WHAT THE EXERCISE ASKS: What follows is a listing; restate every line of it word for word.

====

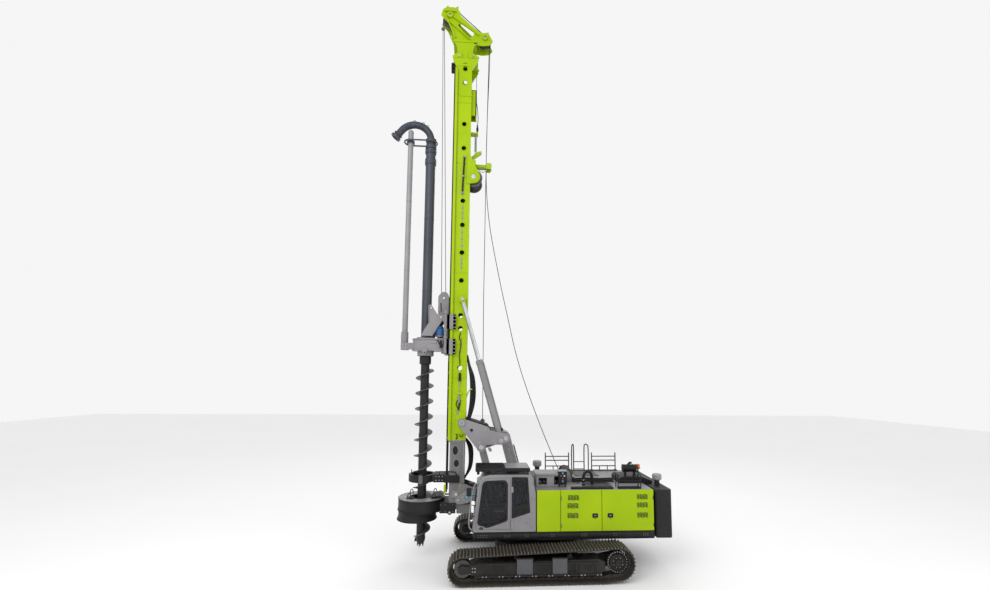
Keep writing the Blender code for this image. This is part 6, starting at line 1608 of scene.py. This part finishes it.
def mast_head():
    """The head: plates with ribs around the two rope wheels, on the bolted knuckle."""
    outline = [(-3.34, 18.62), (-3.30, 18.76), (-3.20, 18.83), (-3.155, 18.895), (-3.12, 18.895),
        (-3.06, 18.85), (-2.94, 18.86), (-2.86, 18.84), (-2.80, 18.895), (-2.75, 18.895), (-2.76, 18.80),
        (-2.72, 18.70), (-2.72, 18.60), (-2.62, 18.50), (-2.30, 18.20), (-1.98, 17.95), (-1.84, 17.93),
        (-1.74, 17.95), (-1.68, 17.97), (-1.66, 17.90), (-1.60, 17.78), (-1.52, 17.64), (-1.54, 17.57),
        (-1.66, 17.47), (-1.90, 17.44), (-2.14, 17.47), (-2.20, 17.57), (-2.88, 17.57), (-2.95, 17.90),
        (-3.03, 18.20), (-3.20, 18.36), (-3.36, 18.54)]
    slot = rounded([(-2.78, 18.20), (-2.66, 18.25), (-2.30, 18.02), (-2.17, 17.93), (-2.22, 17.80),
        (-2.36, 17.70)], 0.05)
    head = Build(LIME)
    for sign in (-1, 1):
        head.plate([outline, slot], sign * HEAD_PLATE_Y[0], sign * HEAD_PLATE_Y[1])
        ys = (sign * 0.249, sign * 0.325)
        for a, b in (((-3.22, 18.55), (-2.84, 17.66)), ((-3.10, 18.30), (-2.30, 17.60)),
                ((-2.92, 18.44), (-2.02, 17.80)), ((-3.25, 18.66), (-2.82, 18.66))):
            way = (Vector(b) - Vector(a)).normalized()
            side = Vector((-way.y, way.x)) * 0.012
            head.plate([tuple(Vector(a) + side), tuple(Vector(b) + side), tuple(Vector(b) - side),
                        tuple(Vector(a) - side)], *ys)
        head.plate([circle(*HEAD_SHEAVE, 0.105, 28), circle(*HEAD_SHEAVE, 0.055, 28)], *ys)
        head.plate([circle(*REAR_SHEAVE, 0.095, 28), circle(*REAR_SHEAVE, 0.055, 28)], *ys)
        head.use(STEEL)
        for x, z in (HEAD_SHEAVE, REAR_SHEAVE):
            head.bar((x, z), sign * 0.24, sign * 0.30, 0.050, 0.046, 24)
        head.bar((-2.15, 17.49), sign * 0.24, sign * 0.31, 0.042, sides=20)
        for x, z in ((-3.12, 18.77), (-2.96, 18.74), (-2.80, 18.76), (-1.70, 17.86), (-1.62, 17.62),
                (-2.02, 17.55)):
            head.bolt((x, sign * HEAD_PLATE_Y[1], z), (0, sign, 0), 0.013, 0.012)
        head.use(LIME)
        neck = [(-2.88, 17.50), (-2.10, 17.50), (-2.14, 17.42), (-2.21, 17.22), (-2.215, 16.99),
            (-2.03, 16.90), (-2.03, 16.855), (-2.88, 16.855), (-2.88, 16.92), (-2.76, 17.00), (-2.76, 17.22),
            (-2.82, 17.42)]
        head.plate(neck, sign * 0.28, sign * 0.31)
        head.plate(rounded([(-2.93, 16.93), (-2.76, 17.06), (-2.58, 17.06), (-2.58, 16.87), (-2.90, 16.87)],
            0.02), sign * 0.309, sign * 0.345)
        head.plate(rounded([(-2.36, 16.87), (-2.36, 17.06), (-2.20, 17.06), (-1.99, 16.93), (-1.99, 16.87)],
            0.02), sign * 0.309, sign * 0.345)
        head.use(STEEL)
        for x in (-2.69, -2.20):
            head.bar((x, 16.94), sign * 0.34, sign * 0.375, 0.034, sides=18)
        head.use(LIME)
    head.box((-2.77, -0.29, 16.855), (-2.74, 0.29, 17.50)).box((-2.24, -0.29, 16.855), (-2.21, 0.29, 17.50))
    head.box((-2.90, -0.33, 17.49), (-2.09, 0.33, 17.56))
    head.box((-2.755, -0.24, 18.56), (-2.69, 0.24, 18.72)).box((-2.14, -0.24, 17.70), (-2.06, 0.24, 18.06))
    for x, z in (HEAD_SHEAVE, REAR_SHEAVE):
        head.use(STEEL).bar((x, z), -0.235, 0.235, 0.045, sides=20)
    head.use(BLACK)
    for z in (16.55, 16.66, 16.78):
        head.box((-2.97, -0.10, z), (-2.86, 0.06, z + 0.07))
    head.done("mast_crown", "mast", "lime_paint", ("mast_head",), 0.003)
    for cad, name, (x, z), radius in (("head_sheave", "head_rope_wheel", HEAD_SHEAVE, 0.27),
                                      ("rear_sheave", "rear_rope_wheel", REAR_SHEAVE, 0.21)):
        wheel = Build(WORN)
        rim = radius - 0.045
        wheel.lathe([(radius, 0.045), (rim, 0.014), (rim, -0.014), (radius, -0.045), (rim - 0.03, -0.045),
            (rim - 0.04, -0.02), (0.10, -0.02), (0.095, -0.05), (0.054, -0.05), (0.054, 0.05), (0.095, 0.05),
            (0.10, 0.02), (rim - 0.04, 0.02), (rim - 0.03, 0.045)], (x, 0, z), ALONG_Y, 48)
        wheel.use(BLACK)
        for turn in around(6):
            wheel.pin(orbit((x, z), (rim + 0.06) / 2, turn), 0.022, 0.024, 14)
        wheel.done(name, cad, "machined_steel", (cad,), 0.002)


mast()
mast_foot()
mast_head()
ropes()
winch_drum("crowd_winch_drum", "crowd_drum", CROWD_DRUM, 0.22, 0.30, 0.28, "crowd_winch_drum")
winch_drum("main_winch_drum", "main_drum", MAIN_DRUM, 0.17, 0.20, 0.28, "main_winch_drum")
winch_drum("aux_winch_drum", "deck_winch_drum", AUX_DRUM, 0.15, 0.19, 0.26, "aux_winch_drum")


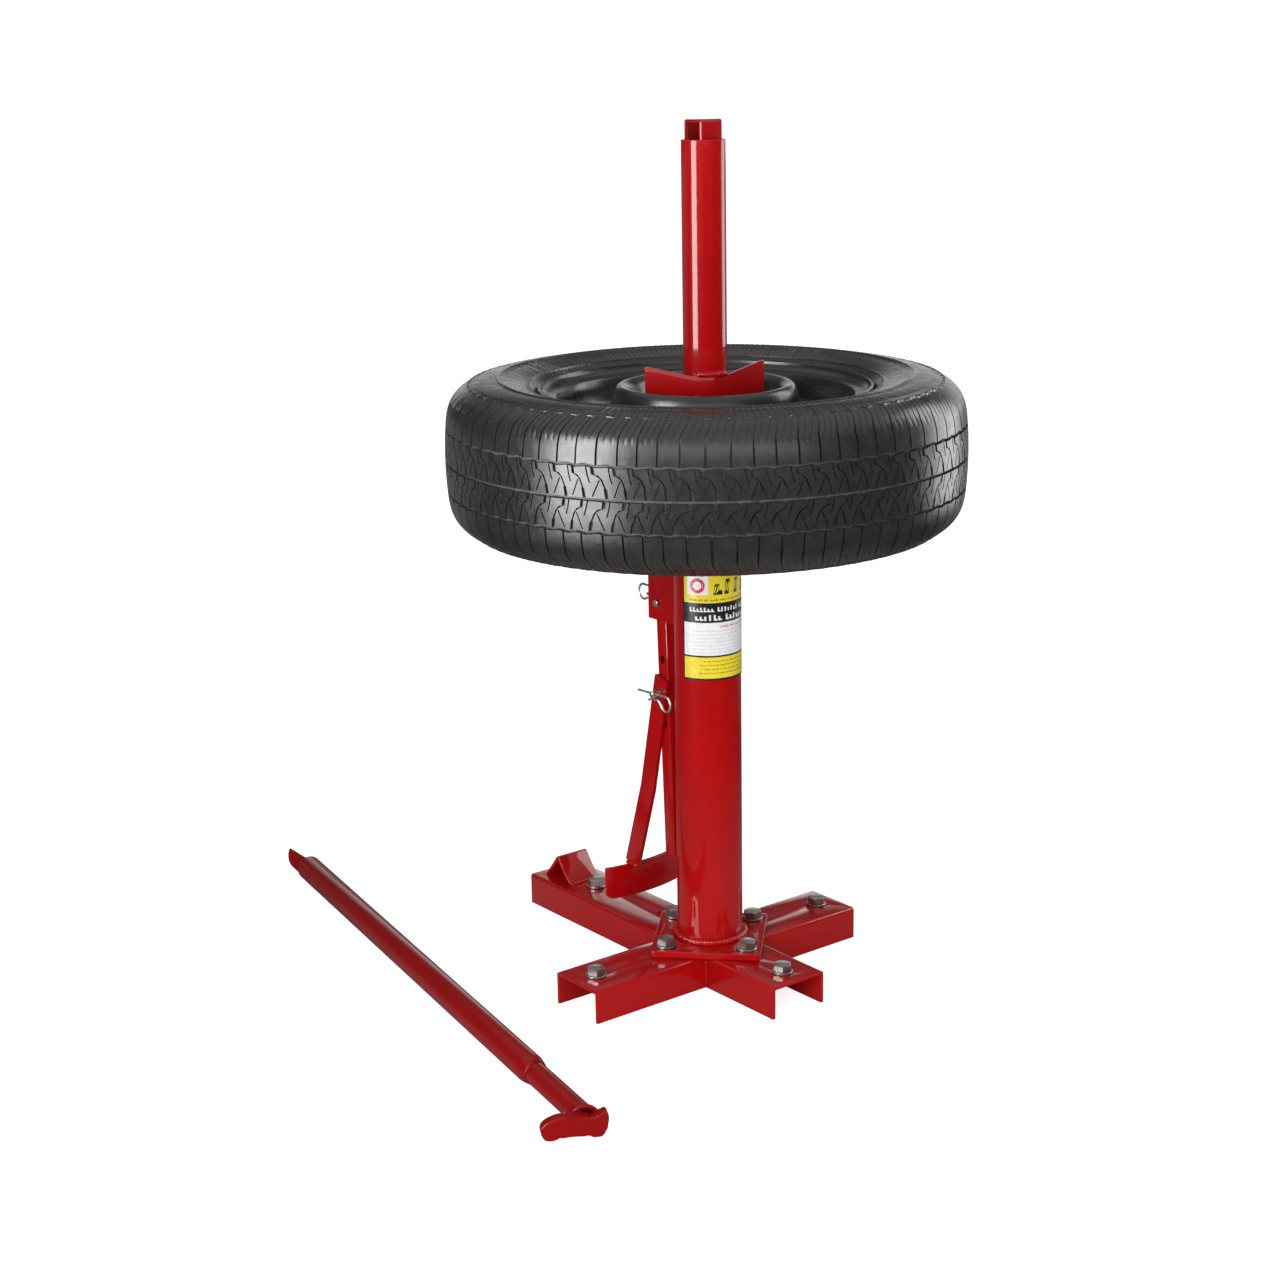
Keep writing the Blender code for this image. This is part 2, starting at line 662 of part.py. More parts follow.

====

COMPLETE RESPONSE:
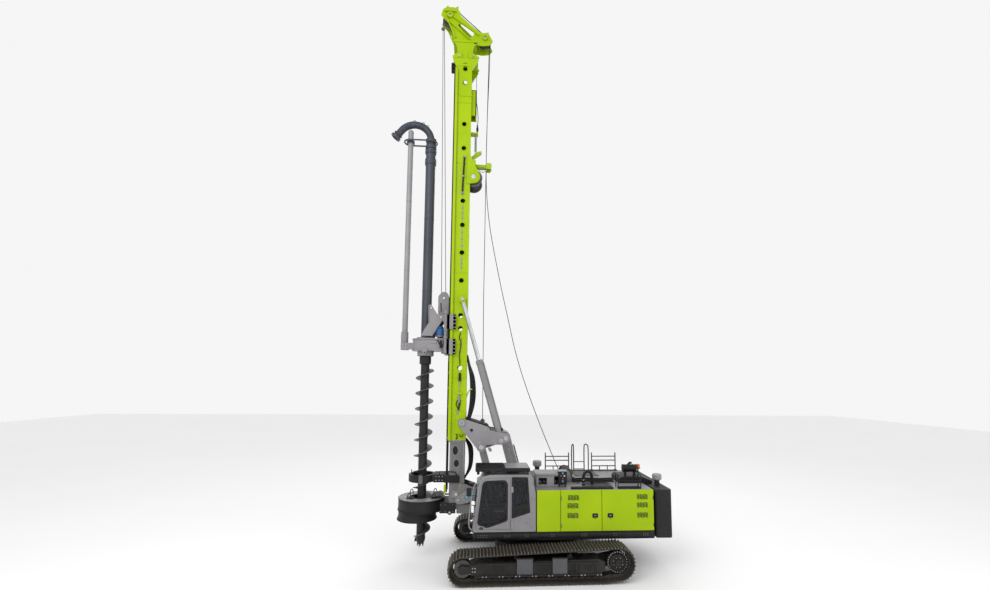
Keep writing the Blender code for this image. This is part 6, starting at line 1608 of scene.py. This part finishes it.
def mast_head():
    """The head: plates with ribs around the two rope wheels, on the bolted knuckle."""
    outline = [(-3.34, 18.62), (-3.30, 18.76), (-3.20, 18.83), (-3.155, 18.895), (-3.12, 18.895),
        (-3.06, 18.85), (-2.94, 18.86), (-2.86, 18.84), (-2.80, 18.895), (-2.75, 18.895), (-2.76, 18.80),
        (-2.72, 18.70), (-2.72, 18.60), (-2.62, 18.50), (-2.30, 18.20), (-1.98, 17.95), (-1.84, 17.93),
        (-1.74, 17.95), (-1.68, 17.97), (-1.66, 17.90), (-1.60, 17.78), (-1.52, 17.64), (-1.54, 17.57),
        (-1.66, 17.47), (-1.90, 17.44), (-2.14, 17.47), (-2.20, 17.57), (-2.88, 17.57), (-2.95, 17.90),
        (-3.03, 18.20), (-3.20, 18.36), (-3.36, 18.54)]
    slot = rounded([(-2.78, 18.20), (-2.66, 18.25), (-2.30, 18.02), (-2.17, 17.93), (-2.22, 17.80),
        (-2.36, 17.70)], 0.05)
    head = Build(LIME)
    for sign in (-1, 1):
        head.plate([outline, slot], sign * HEAD_PLATE_Y[0], sign * HEAD_PLATE_Y[1])
        ys = (sign * 0.249, sign * 0.325)
        for a, b in (((-3.22, 18.55), (-2.84, 17.66)), ((-3.10, 18.30), (-2.30, 17.60)),
                ((-2.92, 18.44), (-2.02, 17.80)), ((-3.25, 18.66), (-2.82, 18.66))):
            way = (Vector(b) - Vector(a)).normalized()
            side = Vector((-way.y, way.x)) * 0.012
            head.plate([tuple(Vector(a) + side), tuple(Vector(b) + side), tuple(Vector(b) - side),
                        tuple(Vector(a) - side)], *ys)
        head.plate([circle(*HEAD_SHEAVE, 0.105, 28), circle(*HEAD_SHEAVE, 0.055, 28)], *ys)
        head.plate([circle(*REAR_SHEAVE, 0.095, 28), circle(*REAR_SHEAVE, 0.055, 28)], *ys)
        head.use(STEEL)
        for x, z in (HEAD_SHEAVE, REAR_SHEAVE):
            head.bar((x, z), sign * 0.24, sign * 0.30, 0.050, 0.046, 24)
        head.bar((-2.15, 17.49), sign * 0.24, sign * 0.31, 0.042, sides=20)
        for x, z in ((-3.12, 18.77), (-2.96, 18.74), (-2.80, 18.76), (-1.70, 17.86), (-1.62, 17.62),
                (-2.02, 17.55)):
            head.bolt((x, sign * HEAD_PLATE_Y[1], z), (0, sign, 0), 0.013, 0.012)
        head.use(LIME)
        neck = [(-2.88, 17.50), (-2.10, 17.50), (-2.14, 17.42), (-2.21, 17.22), (-2.215, 16.99),
            (-2.03, 16.90), (-2.03, 16.855), (-2.88, 16.855), (-2.88, 16.92), (-2.76, 17.00), (-2.76, 17.22),
            (-2.82, 17.42)]
        head.plate(neck, sign * 0.28, sign * 0.31)
        head.plate(rounded([(-2.93, 16.93), (-2.76, 17.06), (-2.58, 17.06), (-2.58, 16.87), (-2.90, 16.87)],
            0.02), sign * 0.309, sign * 0.345)
        head.plate(rounded([(-2.36, 16.87), (-2.36, 17.06), (-2.20, 17.06), (-1.99, 16.93), (-1.99, 16.87)],
            0.02), sign * 0.309, sign * 0.345)
        head.use(STEEL)
        for x in (-2.69, -2.20):
            head.bar((x, 16.94), sign * 0.34, sign * 0.375, 0.034, sides=18)
        head.use(LIME)
    head.box((-2.77, -0.29, 16.855), (-2.74, 0.29, 17.50)).box((-2.24, -0.29, 16.855), (-2.21, 0.29, 17.50))
    head.box((-2.90, -0.33, 17.49), (-2.09, 0.33, 17.56))
    head.box((-2.755, -0.24, 18.56), (-2.69, 0.24, 18.72)).box((-2.14, -0.24, 17.70), (-2.06, 0.24, 18.06))
    for x, z in (HEAD_SHEAVE, REAR_SHEAVE):
        head.use(STEEL).bar((x, z), -0.235, 0.235, 0.045, sides=20)
    head.use(BLACK)
    for z in (16.55, 16.66, 16.78):
        head.box((-2.97, -0.10, z), (-2.86, 0.06, z + 0.07))
    head.done("mast_crown", "mast", "lime_paint", ("mast_head",), 0.003)
    for cad, name, (x, z), radius in (("head_sheave", "head_rope_wheel", HEAD_SHEAVE, 0.27),
                                      ("rear_sheave", "rear_rope_wheel", REAR_SHEAVE, 0.21)):
        wheel = Build(WORN)
        rim = radius - 0.045
        wheel.lathe([(radius, 0.045), (rim, 0.014), (rim, -0.014), (radius, -0.045), (rim - 0.03, -0.045),
            (rim - 0.04, -0.02), (0.10, -0.02), (0.095, -0.05), (0.054, -0.05), (0.054, 0.05), (0.095, 0.05),
            (0.10, 0.02), (rim - 0.04, 0.02), (rim - 0.03, 0.045)], (x, 0, z), ALONG_Y, 48)
        wheel.use(BLACK)
        for turn in around(6):
            wheel.pin(orbit((x, z), (rim + 0.06) / 2, turn), 0.022, 0.024, 14)
        wheel.done(name, cad, "machined_steel", (cad,), 0.002)


mast()
mast_foot()
mast_head()
ropes()
winch_drum("crowd_winch_drum", "crowd_drum", CROWD_DRUM, 0.22, 0.30, 0.28, "crowd_winch_drum")
winch_drum("main_winch_drum", "main_drum", MAIN_DRUM, 0.17, 0.20, 0.28, "main_winch_drum")
winch_drum("aux_winch_drum", "deck_winch_drum", AUX_DRUM, 0.15, 0.19, 0.26, "aux_winch_drum")


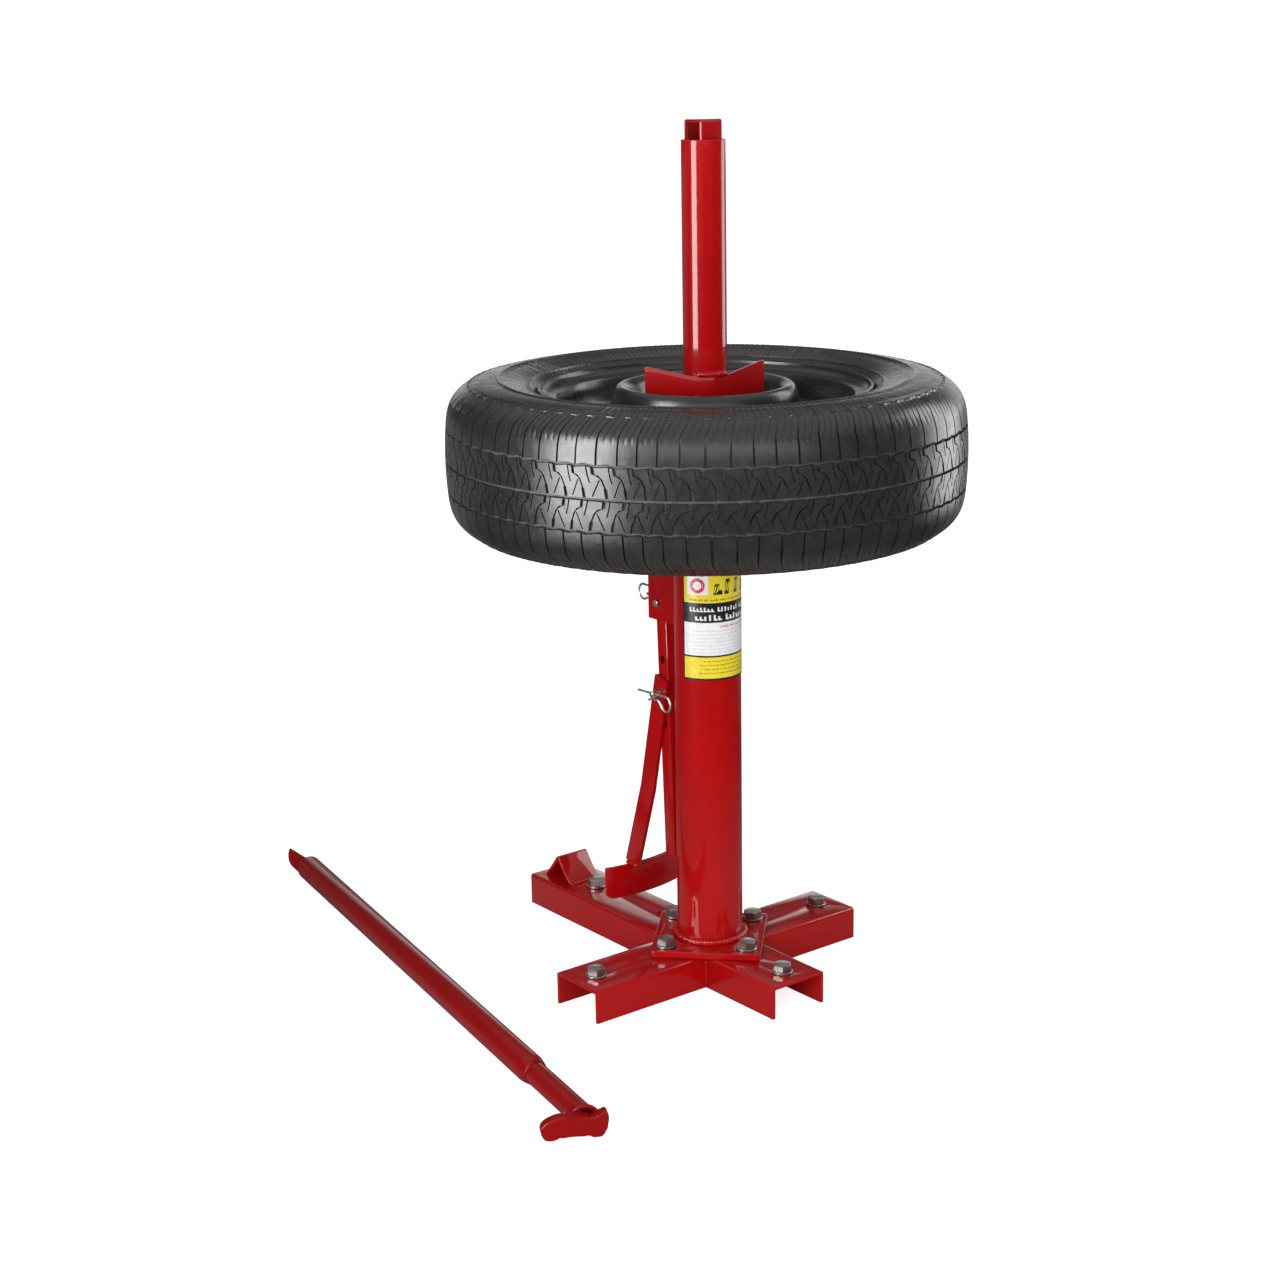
Keep writing the Blender code for this image. This is part 2, starting at line 662 of part.py. More parts follow.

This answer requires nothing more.